Kandil ve HDP, yapılan çağrıya birtakım çekinceler ve itirazda bulunsalar da Kürt hareketi bir bütün olarak yapılan çağrının arkasındadır. Kürt hareketinin bileşenlerinin güçlü bir eylemsizlik konusunda mutabakata varması ve demokratikleşmeyi esas alması, büyük bir paradigma değişikliğini göstermektedir. Silahın değil, demokrasinin merkeze konması, çözüm sürecinin Kopernik devrimidir.

Kürt sorununda gerçekleşen Kopernik devrimini iyi anlamak lazımdır. Gerçekleşen devrim, bir örgüt veya hükümetle sınırlanmayacak kadar kapsamlı ve derindir. İmralı sorumlu davrandı, Kandil direndi, HDP itiraz etti, hükümet oyaladı gibi söylem ve tutumlar, gerçekleşen büyük dönüm noktasının ruhuyla bağdaşmamaktadır. Barış süreci, bütün toplumun ve tüm aktörlerin sorumluluk almasını gerektirmekte, ayak bağı anlamına gelebilecek küçük hesaplardan kaçınılması bir ihtiyaçtır. Barış için sorumluluk yüklenmek, sadece hükümete veya örgüte bırakılmamalıdır. Herkes barış için yeni bir toplumsal birliktelik ve siyasal yapı için neler yapılabilir sorusuna odaklanmalıdır. 28 Şubat deklarasyonlarından sonra top, artık hükümet veya örgütte değil, bütün toplumdadır.

HDP-Hükümet ortak toplantısındaki deklarasyonların 28 Şubat'ta yapılmasının özel bir anlamı vardır. 28 Şubat Post-Stalinist süreci, toplumu parçalayan, farklı kimlik, inanç ve değer sahibi insanları birbirlerinden koparan ve düşman eden bir süreçti. 28 Şubat Post-Stalinist darbesi, insanlar arasında manevi, duygusal, moral ve psikolojik kopuşa neden olan bir süreçtir. Açıklamanın 28 Şubatta yapılması, bir noktada toplumsal yapıyı dinamitleyen ve kopuş sürecini başlatan bu darbeye, barış ve çözümle karşılık verilmesi anlamına gelmektedir. 28 Şubat, Türkiye'nin içini boşaltmak darbesiydi. 28 Şubat deklarasyonu, Türkiye'nin içini barış ve demokrasiyle doldurma mutabakatıdır.
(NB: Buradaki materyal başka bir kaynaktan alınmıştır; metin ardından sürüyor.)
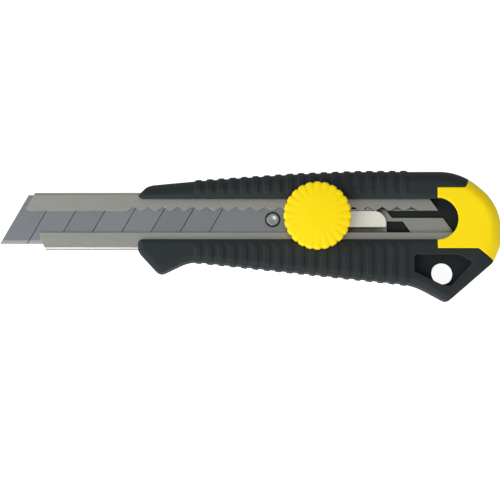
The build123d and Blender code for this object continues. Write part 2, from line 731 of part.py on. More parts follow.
def cap_regions(clear):
    """The end cap's share of the handle: a thin front part and the whole rear end, as cutters."""
    high, low = CAP_HIGH_Y + clear, CAP_LOW_Y - clear
    front, shoulder = CAP_FRONT_X - clear, CAP_SHOULDER_X - clear
    past = BEYOND_X
    top = past / 4
    heel_x = shoulder + CAP_HEEL_RUN
    slope = CAP_HEEL_FALL / CAP_HEEL_RUN
    z = (CAP_ARM_Z - clear, HANDLE_THICK + 2)
    arms = plate([(front, high), (shoulder + 2, high), (shoulder + 2, low), (front, low)], z)
    rear = plate(
        [
            (shoulder, high),
            (shoulder + (top - high) * math.tan(math.radians(CAP_LEAN)), top),
            (past, top),
            (past, low - (past - heel_x) * slope),
            (heel_x, low),
            (shoulder, low),
        ],
        (-1, HANDLE_THICK + 2),
    )
    return arms, rear


def lanyard_pocket():
    """Corners of the pocket; its lower wall passes just clear of the hole."""
    fall = math.radians(LANYARD_WALL_FALL)
    reach = (LANYARD_R + LANYARD_WALL_CLEAR) / math.cos(fall)
    low = [
        (x, LANYARD_Y - reach - (x - LANYARD_X) * math.tan(fall))
        for x in (LANYARD_POCKET_LOW_X, LANYARD_POCKET_X)
    ]
    return [(LANYARD_POCKET_X, LANYARD_POCKET_Y), *LANYARD_POCKET_REAR, *low]


def lanyard_corner():
    """Pockets on both faces of the rear corner, and the hole through the web between them."""
    cut = drum(LANYARD_X, LANYARD_Y, LANYARD_R, (-1, HANDLE_THICK + 1))
    for z in ((-1, LANYARD_WEB_LOW_Z), (LANYARD_WEB_HIGH_Z, HANDLE_THICK + 1)):
        pocket = plate(lanyard_pocket(), z)
        cut += fillet(pocket.edges().filter_by(Axis.Z), LANYARD_CORNER_R)
    return cut


def slot_edge(side, y):
    """One upper edge of the slot: a shallow bevel, and a round at the slot's mouth, as a cutter."""
    top = HANDLE_THICK + 2
    low = HANDLE_THICK - SLOT_BEVEL_DEPTH
    run = side * (top - low) * SLOT_BEVEL_WIDTH / SLOT_BEVEL_DEPTH
    bevel = along_x([(y - side, low), (y, low), (y + run, top), (y - side, top)], (-PAST, CAP_FRONT_X))
    outer = y + side * MOUTH_R
    across = (min(y, outer), max(y, outer))
    corner = box((-PAST, MOUTH_R), across, (LIP_Z, top))
    corner -= drum(MOUTH_R, outer, MOUTH_R, (LIP_Z - 1, top + 1))
    return bevel + corner


def slot_edges():
    """Both upper edges of the slot."""
    return slot_edge(1, SLOT_HIGH_Y) + slot_edge(-1, SLOT_LOW_Y)


def grip_place(side):
    """The block of space that one soft grip may fill: side is 1 for the spine, -1 for the edge."""
    past = BEYOND_X
    z = (SKIN_BACK_Z, HANDLE_THICK + 2)
    if side > 0:
        return box((-past, past), (SLOT_HIGH_Y, past), z)
    return box((-past, past), (-past, SLOT_LOW_Y), z)


def grip(side, form, cuts):
    """One soft grip: the handle's skin on that side, with ribs raised across it."""
    inner = raised(handle_outline(-SKIN), (-1, HANDLE_THICK - SKIN))
    place = grip_place(side)
    ribbed = handle_form(RIB_DEPTH)
    body = form & place
    for n in range(RIB_COUNT):
        x = FIRST_RIB_X + n * RIB_PITCH
        band = (x - RIB_WIDTH / 2, x + RIB_WIDTH / 2)
        body += ribbed & place & box(band, (-BEYOND_Y, BEYOND_Y), (-PAST, HANDLE_THICK + PAST))
    body = body - inner - channel_tunnel()
    for cut in cuts:
        body -= cut
    return body


def back_pad():
    """A soft pad let into the underside, with grooves across it."""
    half = PAD_WIDTH / 2
    pad = box(
        (PAD_X, PAD_X + PAD_LENGTH),
        (PAD_Y - half, PAD_Y + half),
        (0, PAD_PROUD + PAD_DEPTH),
    )
    return fillet(pad.edges().filter_by(Axis.Z), PAD_CORNER_R)


def grooved_pad():
    """The pad with its grooves."""
    pad = back_pad()
    count = round(PAD_LENGTH / (2 * RIB_PITCH)) - 1
    for n in range(count):
        x = PAD_X + (n + 1) * PAD_LENGTH / (count + 1)
        groove = (x - PAD_GROOVE_WIDTH / 2, x + PAD_GROOVE_WIDTH / 2)
        pad -= box(groove, (-BEYOND_Y, BEYOND_Y), (-1, PAD_GROOVE_DEPTH))
    return solids_of(pad)


def handle_core(form, upper, lower, cuts):
    """The rigid core: the whole form less the grips, the pad, the cap and every hollow."""
    core = form
    for cut in (upper, lower, back_pad(), *cuts, channel_tunnel(), front_slot(), chamber()):
        core -= cut
    return solids_of(core)


def end_cap(form):
    """The cap: two arms and a roof over the rear of the slot, a hollow rear end, and a tongue."""
    arms, rear = cap_regions(0.0)
    cap = form & (arms + rear)
    cap -= drum(CAP_FRONT_X, 0, CAP_ARC_R, (CAP_ARM_Z - 1, HANDLE_THICK + 1))
    hollow_z = (CHAMBER_BACK_Z, CAP_ARM_Z)
    hollow = raised(handle_outline(-CAP_WALL), hollow_z) & box(
        (CAP_FRONT_X, HANDLE_END_X), (CAP_LOW_Y + CAP_WALL, CAP_HIGH_Y - CAP_WALL), hollow_z
    )
    cap -= hollow
    tongue_z = CHAMBER_BACK_Z + CAP_TONGUE_LIFT
    tongue = box(
        (CAP_SHOULDER_X - CAP_TONGUE_LENGTH, HANDLE_END_X - CAP_WALL / 2),
        (-CAP_TONGUE_WIDTH / 2, CAP_TONGUE_WIDTH / 2),
        (tongue_z, tongue_z + CAP_TONGUE_THICK),
    )
    return solids_of(cap + chamfer(tongue.edges().group_by(Axis.X)[0], CAP_TONGUE_THICK / 4))


# ---------------------------------------------------------------- assembly


def assembly():
    """Every piece by name, in the working frame."""
    form = handle_form()
    cuts = [*cap_regions(CAP_CLEAR), slot_edges(), lanyard_corner()]
    upper, lower = grip(1, form, cuts), grip(-1, form, cuts)
    return {
        "handle_core": handle_core(form, upper, lower, cuts),
        "upper_grip": solids_of(upper),
        "lower_grip": solids_of(lower),
        "back_pad": grooved_pad(),
        "end_cap": end_cap(form),
        "blade_channel": blade_channel(),
        "snap_blade": snap_blade(),
        "blade_carrier": blade_carrier(),
        "blade_pin": blade_pin(),
        "lock_stud": lock_stud(),
        "click_spring": click_spring(),
        "spring_rivet": spring_rivet(),
        "clamp_plate": clamp_plate(),
        "spring_washer": spring_washer(),
        "wheel_insert": wheel_insert(),
        "lock_wheel": lock_wheel(),
    }


def home(pieces):
    """The move that puts the origin at the middle of the assembly's underside."""
    boxes = [piece.bounding_box() for piece in pieces.values()]
    low = [min(getattr(b.min, axis) for b in boxes) for axis in "XYZ"]
    high = [max(getattr(b.max, axis) for b in boxes) for axis in "XYZ"]
    return Pos(-(low[0] + high[0]) / 2, -(low[1] + high[1]) / 2, -low[2])


def main():
    pieces = assembly()
    move = home(pieces)
    os.makedirs("parts", exist_ok=True)
    for name, piece in pieces.items():
        export_step(move * piece, f"parts/{name}.step")
    place = move.position
    print(f"moved by {place.X:.4f} {place.Y:.4f} {place.Z:.4f}")


if __name__ == "__main__":
    main()
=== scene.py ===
"""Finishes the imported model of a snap-off utility knife: mouldings, wheel, steel and a studio."""

import json
import math

import bmesh
import bpy
from bpy.props import FloatProperty, FloatVectorProperty, IntProperty, PointerProperty
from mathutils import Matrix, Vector

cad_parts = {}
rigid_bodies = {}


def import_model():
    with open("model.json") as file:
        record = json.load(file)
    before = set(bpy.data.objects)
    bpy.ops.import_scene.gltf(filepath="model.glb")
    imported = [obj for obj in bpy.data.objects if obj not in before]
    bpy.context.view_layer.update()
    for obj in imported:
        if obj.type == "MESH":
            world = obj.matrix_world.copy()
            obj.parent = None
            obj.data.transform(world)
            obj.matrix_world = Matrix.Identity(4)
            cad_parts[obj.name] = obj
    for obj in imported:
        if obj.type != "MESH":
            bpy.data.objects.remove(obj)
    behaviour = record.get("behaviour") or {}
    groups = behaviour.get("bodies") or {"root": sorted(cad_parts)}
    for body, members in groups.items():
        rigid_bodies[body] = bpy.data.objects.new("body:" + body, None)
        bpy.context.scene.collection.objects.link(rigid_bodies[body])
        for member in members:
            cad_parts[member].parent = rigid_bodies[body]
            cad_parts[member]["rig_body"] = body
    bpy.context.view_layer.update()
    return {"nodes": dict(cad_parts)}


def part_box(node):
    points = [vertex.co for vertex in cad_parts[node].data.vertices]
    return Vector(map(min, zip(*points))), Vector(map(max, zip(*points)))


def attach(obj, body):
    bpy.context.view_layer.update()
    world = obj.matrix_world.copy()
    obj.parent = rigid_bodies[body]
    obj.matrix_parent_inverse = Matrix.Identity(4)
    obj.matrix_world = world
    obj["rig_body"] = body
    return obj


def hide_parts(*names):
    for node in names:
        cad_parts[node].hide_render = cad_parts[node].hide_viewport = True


bl_info = {
    "name": "Snap-off knife",
    "version": (1, 0, 0),
    "blender": (4, 5, 0),
    "location": "3D View > Sidebar > Knife",
    "description": "Shapes and finishes the pieces of a snap-off utility knife",
    "category": "Object",
}

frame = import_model()
NODES = frame["nodes"]

MM = 0.001
STANDARD_SCORE_SLANT = math.radians(30)
WELD = 0.002 * MM  # vertices nearer than this are joined
BRIGHT_SIDE = (-0.45, -0.89, 0.0)  # direction that most of the soft light comes from
SKY_HEIGHTS = (0.50, 1.0)  # the sky starts to dim at the first, and is dimmest at the second
SKY_TOP = 0.37  # its share of light straight above
SKY_SIDES = (-0.9, 0.9)
SKY_SHARES = (0.35, 1.55)  # of light from the dim side and the bright side
LIGHTS = (  # name, place, size, power
    ("key", (-0.35, -0.40, 0.80), 0.6, 3.2),
    ("side", (-0.75, 0.20, 0.35), 0.5, 1.2),
)
FLOOR_HALF = 4.0
FLOOR_DROP = 0.1 * MM  # the floor lies this far under the pad
CAMERA_TARGET = Vector((-0.12 * MM, -2.97 * MM, 10 * MM))

GROUND_STRIP = (1.2 * MM, 1.4 * MM)  # the blade's ground strip ends between these heights
GROUND_TONE = 0.72
SEGMENT_TONES = (0.95, 1.05)
# Share of the blade's colour left on the painted shade along each score line
SCORE_SHADE_TONE = 0.22
# The dark ring round the pin is painted shade in the gap between the blade's hole and the pin
GAP_SHADE_FADE = 0.2 * MM  # width over which the dark ring round the pin fades
GAP_SHADE_TONE = 0.03
# Share of the channel's colour left where its painted crevice shade is darkest
CREVICE_SHADE_TONE = 0.06

# Distances from the line between two lobes, as shares of a lobe, over which each shape fades out
NOTCH_FADE = (0.0, 0.30)
FLUTE_FADE = (0.0, 0.40)
# The flutes' deeper colour is painted shade in the grooves
FLUTE_SHADE_FADE = (0.02, 0.30)
FLUTE_SHADE = 0.55  # share of the flute's colour at the rim
NOTCH_RIM = (0.88, 0.985)  # the notches grow between these shares of the radius
FACE_BAND = (2.2 * MM, 1.2 * MM)  # depths below the wheel's top between which flutes start
FACE_RINGS = 26
EDGE_RINGS = 6
SIDE_RINGS = 8
FOOT_RINGS = 3
STEPS_PER_LOBE = 18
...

Türkiye, yüz yıldır darbelerden, militarizmden, tek parti diktatörlüğünden maruz kaldığı tahribatı ve yıkımı gideremedi. Eski Türkiye'nin iktidar oligarkları, Kürt sorununu yarattılar ve Kürt sorunu üzerinden muktedir oldular. Türkiye, kendisini iyileştirmek için hiçbir fırsata sahip olmadı. 28 Şubat Deklarasyonları, Türkiye'nin psikolojik, ekonomik, sosyal, siyasal, kültürel, tarihsel ve uluslararası açılardan kendisini iyileştireceği, onaracağı ve inşa edeceği barışçıl bir sürecin imkanlarının oluşmasına bir olanak hazırlamaktadır.

Barış, dayatmalarla, silahla ve militarizme gerçekleşmez. Barışı gerçekleştirecek olan şey, demokratikleşme, sivilleşme, dünyayılaşma, hukuksallaşma ve sözleşmedir. Silah üzerine değil söz üzerine sözleşme, barışı sağlar. 28 Şubat toplantısındaki açıklamaların en önemli sonucu, söz üzerine sözleşmenin deklare edilmesdir.

Türkiye'nin sorunu sadece şiddet ve silahla özdeşleştirilen Kürt sorunu değildir. Türkiye'nin sorunu barış, hukuk ve özgürlük temelinde birey-toplum-devlet ilişkilerinin yeniden düzenlenmesidir. Çözüm sürecinde gerçekleşen Kopernik devrimi, barış, hukuk ve özgürlük temelinde yeniden bir arada yaşamanın imkanlarını ortaya çıkarması açısından çok değerli tarihi bir dönüm noktası niteliği taşımaktadır.